A. La fragilité des statuts et des avenirs

La première étape de cette démarche consiste à tenter d’objectiver le degré de précarité de leur appartenance au club tout en soulignant son poids dans l’expérience subjective des apprentis. Nous verrons par la suite que la construction d’un rapport inquiet et tendu à l’avenir détermine leur relation au pouvoir sportif. A certains égards, leur rapport au futur est dans une position intermédiaire entre celui des étudiants en médecine et celui des étudiants en sociologie analysés par Matthias Millet549. Avec les premiers, ils partagent la visibilité d’un métier clairement défini vers lequel la formation est entièrement dirigée. Mais comme ceux investis dans un cursus de sociologie, l’incertitude des débouchés envisagés les condamne à ne pas connaître l’assurance et la confiance dans l’avenir des premiers550. S’ils ont franchi en entrant en formation une frontière les retirant du « monde ordinaire », celle-ci reste réversible. En tant qu’aspirants, ils cumulent une position dominante par rapport aux profanes du football « amateur » et une place dominée et fragile à l’intérieur de l’espace du football professionnel.
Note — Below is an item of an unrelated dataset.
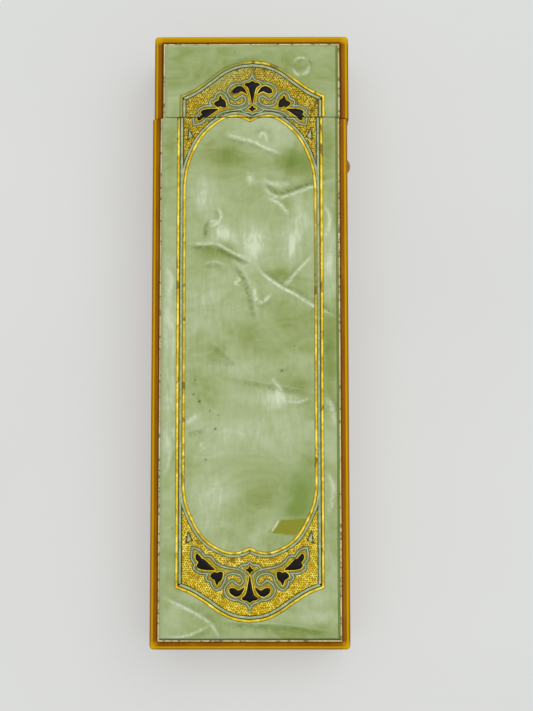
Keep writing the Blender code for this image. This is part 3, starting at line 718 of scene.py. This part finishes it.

Ils sont ainsi des « dominants dominés » pourrait-on dire et leur position s’apparente à celle du funambule, condamné à rester en équilibre sur le fil tant qu’ils n’ont pas franchi la barrière qui les sépare du marché du travail professionnel.

Notes
549.

Millet M., Les étudiants de médecine et de sociologie à l’étude, Thèse pour le Doctorat de Sociologie, Université de Lyon II, 2000, 688 p.

550.

Les données statistiques confirment cet écart : 89,5 % des étudiants en médecine pensent trouver facilement du travail contre seulement 52,1 % en Lettres et Sciences humaines [B. Lahire, Les manières d’étudier, Paris, La Documentation Française, 1997, p. 78].